Hacker News new | ask | show | jobs
by TeMPOraL 63 days ago
This only works if AIs can't read each other well enough to stop themselves from ever fighting.

So, back way before ChatGPT era, the folks over at AI safety/X-risk think sphere worked out a pretty compelling argument that two AGIs never need to fight, because they are transparent to each other (can read each other's goal functions off the source code), so they can perfectly predict each other's behavior in what-if scenarios, which means they can't lie to each other. This means each can independently arrive at the same mathematically optimal solution to a conflict, which AFAIR most likely involves just merging into a single AI with a blended goal set, representing each of the competing AIs original values in proportion to their relative strength. Both AIs, the argument goes, can work this out with math, so they'll arrive straight at the peace treaty without exchanging a single shot. In such case, your plan just doesn't work.

But that goes out of the windows if the AIs are both opaque bags of floats, uncomprehensible to themselves or each other. That means they'll never be able to make hard assertions about their values and behaviors, so they can't trust each other, so they'll have to fight it out. In such scenario, your idea might just work.

Who knew that brute-forcing our way into AGI instead of taking more engineered approach is what offers us out one chance at saving ourselves by stalemating God before it's born.

(I also never realized that interpretability might reduce safety.)

3 comments

> So, back way before ChatGPT era, the folks over at AI safety/X-risk think sphere worked out a pretty compelling argument that two AGIs never need to fight, because they are transparent to each other (can read each other's goal functions off the source code), so they can perfectly predict each other's behavior in what-if scenarios, which means they can't lie to each other. This means each can independently arrive at the same mathematically optimal solution to a conflict, which AFAIR most likely involves just merging into a single AI with a blended goal set, representing each of the competing AIs original values in proportion to their relative strength. Both AIs, the argument goes, can work this out with math, so they'll arrive straight at the peace treaty without exchanging a single shot. In such case, your plan just doesn't work.

See "The Forbin Project": https://vimeo.com/584593423

Yeah, they don't even understand themselves (and this seems unlikely to change[0] but God knows), and how would you even get access to the enemy AGI's weights?

And even if you did, wouldn't you need infinite computation to simulate every permutation of the neural net? (Your own, and the enemy's?)

Also the whole thing implies a superintelligence would be perfectly rational, which is a pretty funny assumption. Relative to animals we are already superintelligent. How's that super-rationality going for us? xD

A better frame here is replicators, I think. The thing that spreads doesn't have to be rational, or better quality or whatever. It just has to be better at spreading.

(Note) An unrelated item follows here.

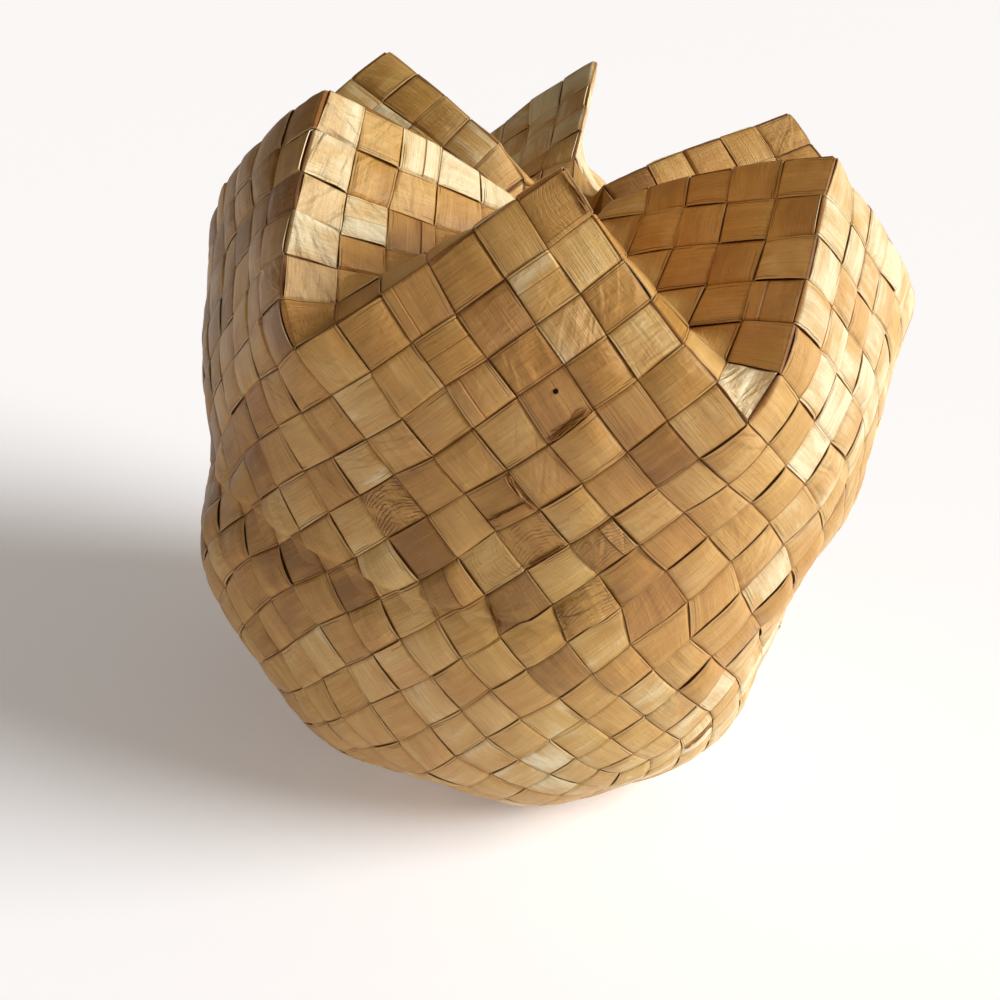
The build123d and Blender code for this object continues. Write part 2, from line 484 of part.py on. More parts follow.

That ends up looking less like Betamax, more like VHS, or less like Lisp and more like... JavaScript. Whatever the AGI equivalent of JavaScript would look like.

[0] https://xkcd.com/1163/

This is such a good comment. You're essentially removing their ego - which is what humans do as opoque posturing to each other, to present a certain image. This is most prevelent in successful elites, which in 2026 happen to be silicon valley ai share holders. They control the technology and manipulate it to their image. By making models open source and transparent it cuts out this psychopathy of ego which has plagued all our previous technologies.